What you should do:
Every line below should be repeated exactly.

+++ Data extract

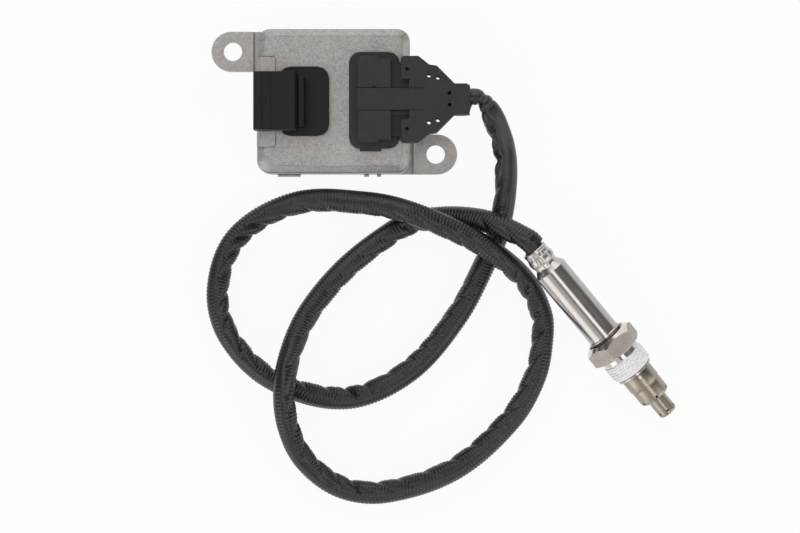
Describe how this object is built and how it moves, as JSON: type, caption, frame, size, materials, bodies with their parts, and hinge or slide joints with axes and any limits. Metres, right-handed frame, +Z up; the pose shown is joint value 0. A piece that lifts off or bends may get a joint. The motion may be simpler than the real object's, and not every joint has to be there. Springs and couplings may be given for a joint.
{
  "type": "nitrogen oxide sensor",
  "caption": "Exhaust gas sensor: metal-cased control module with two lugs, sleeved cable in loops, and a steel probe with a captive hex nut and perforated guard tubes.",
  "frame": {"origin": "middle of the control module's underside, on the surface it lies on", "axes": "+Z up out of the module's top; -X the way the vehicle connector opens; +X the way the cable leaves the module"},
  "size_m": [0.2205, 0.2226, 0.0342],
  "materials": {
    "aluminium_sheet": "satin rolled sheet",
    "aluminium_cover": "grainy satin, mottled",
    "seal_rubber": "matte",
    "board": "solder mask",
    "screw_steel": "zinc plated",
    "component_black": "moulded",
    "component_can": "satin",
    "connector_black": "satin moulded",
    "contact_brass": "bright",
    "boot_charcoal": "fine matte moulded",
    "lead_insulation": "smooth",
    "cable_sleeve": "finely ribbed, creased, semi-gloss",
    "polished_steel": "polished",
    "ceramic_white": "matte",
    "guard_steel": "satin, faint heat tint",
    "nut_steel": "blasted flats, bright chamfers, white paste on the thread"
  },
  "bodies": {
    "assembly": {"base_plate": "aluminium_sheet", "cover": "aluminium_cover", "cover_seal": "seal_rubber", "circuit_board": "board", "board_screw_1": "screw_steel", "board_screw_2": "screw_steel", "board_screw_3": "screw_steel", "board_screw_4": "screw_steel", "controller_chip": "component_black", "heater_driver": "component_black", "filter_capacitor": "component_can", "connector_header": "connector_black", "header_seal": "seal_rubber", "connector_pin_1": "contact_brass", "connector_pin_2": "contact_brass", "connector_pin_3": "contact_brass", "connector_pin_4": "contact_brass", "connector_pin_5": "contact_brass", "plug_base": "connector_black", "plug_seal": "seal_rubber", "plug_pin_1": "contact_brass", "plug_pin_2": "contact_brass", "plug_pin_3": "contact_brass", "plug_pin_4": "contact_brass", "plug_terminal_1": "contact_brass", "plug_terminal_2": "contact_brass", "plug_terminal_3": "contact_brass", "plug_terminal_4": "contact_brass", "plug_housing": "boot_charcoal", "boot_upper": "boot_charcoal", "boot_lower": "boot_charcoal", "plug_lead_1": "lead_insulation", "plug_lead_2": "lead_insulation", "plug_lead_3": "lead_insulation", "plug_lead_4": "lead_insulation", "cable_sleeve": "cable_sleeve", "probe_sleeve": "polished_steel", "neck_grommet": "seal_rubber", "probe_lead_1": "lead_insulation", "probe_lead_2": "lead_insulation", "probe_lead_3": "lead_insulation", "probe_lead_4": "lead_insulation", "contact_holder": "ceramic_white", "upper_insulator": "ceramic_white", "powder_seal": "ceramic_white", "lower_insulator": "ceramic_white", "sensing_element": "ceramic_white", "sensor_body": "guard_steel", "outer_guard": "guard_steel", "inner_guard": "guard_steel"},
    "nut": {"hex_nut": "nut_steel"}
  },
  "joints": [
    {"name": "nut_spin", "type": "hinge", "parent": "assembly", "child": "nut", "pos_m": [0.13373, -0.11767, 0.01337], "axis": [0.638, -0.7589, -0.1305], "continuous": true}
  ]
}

++++++

Completed exercise:
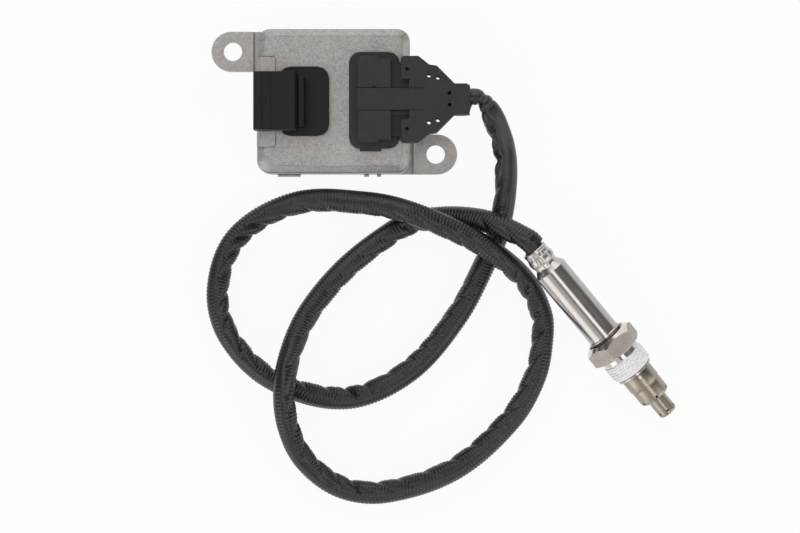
Describe how this object is built and how it moves, as JSON: type, caption, frame, size, materials, bodies with their parts, and hinge or slide joints with axes and any limits. Metres, right-handed frame, +Z up; the pose shown is joint value 0. A piece that lifts off or bends may get a joint. The motion may be simpler than the real object's, and not every joint has to be there. Springs and couplings may be given for a joint.
{
  "type": "nitrogen oxide sensor",
  "caption": "Exhaust gas sensor: metal-cased control module with two lugs, sleeved cable in loops, and a steel probe with a captive hex nut and perforated guard tubes.",
  "frame": {"origin": "middle of the control module's underside, on the surface it lies on", "axes": "+Z up out of the module's top; -X the way the vehicle connector opens; +X the way the cable leaves the module"},
  "size_m": [0.2205, 0.2226, 0.0342],
  "materials": {
    "aluminium_sheet": "satin rolled sheet",
    "aluminium_cover": "grainy satin, mottled",
    "seal_rubber": "matte",
    "board": "solder mask",
    "screw_steel": "zinc plated",
    "component_black": "moulded",
    "component_can": "satin",
    "connector_black": "satin moulded",
    "contact_brass": "bright",
    "boot_charcoal": "fine matte moulded",
    "lead_insulation": "smooth",
    "cable_sleeve": "finely ribbed, creased, semi-gloss",
    "polished_steel": "polished",
    "ceramic_white": "matte",
    "guard_steel": "satin, faint heat tint",
    "nut_steel": "blasted flats, bright chamfers, white paste on the thread"
  },
  "bodies": {
    "assembly": {"base_plate": "aluminium_sheet", "cover": "aluminium_cover", "cover_seal": "seal_rubber", "circuit_board": "board", "board_screw_1": "screw_steel", "board_screw_2": "screw_steel", "board_screw_3": "screw_steel", "board_screw_4": "screw_steel", "controller_chip": "component_black", "heater_driver": "component_black", "filter_capacitor": "component_can", "connector_header": "connector_black", "header_seal": "seal_rubber", "connector_pin_1": "contact_brass", "connector_pin_2": "contact_brass", "connector_pin_3": "contact_brass", "connector_pin_4": "contact_brass", "connector_pin_5": "contact_brass", "plug_base": "connector_black", "plug_seal": "seal_rubber", "plug_pin_1": "contact_brass", "plug_pin_2": "contact_brass", "plug_pin_3": "contact_brass", "plug_pin_4": "contact_brass", "plug_terminal_1": "contact_brass", "plug_terminal_2": "contact_brass", "plug_terminal_3": "contact_brass", "plug_terminal_4": "contact_brass", "plug_housing": "boot_charcoal", "boot_upper": "boot_charcoal", "boot_lower": "boot_charcoal", "plug_lead_1": "lead_insulation", "plug_lead_2": "lead_insulation", "plug_lead_3": "lead_insulation", "plug_lead_4": "lead_insulation", "cable_sleeve": "cable_sleeve", "probe_sleeve": "polished_steel", "neck_grommet": "seal_rubber", "probe_lead_1": "lead_insulation", "probe_lead_2": "lead_insulation", "probe_lead_3": "lead_insulation", "probe_lead_4": "lead_insulation", "contact_holder": "ceramic_white", "upper_insulator": "ceramic_white", "powder_seal": "ceramic_white", "lower_insulator": "ceramic_white", "sensing_element": "ceramic_white", "sensor_body": "guard_steel", "outer_guard": "guard_steel", "inner_guard": "guard_steel"},
    "nut": {"hex_nut": "nut_steel"}
  },
  "joints": [
    {"name": "nut_spin", "type": "hinge", "parent": "assembly", "child": "nut", "pos_m": [0.13373, -0.11767, 0.01337], "axis": [0.638, -0.7589, -0.1305], "continuous": true}
  ]
}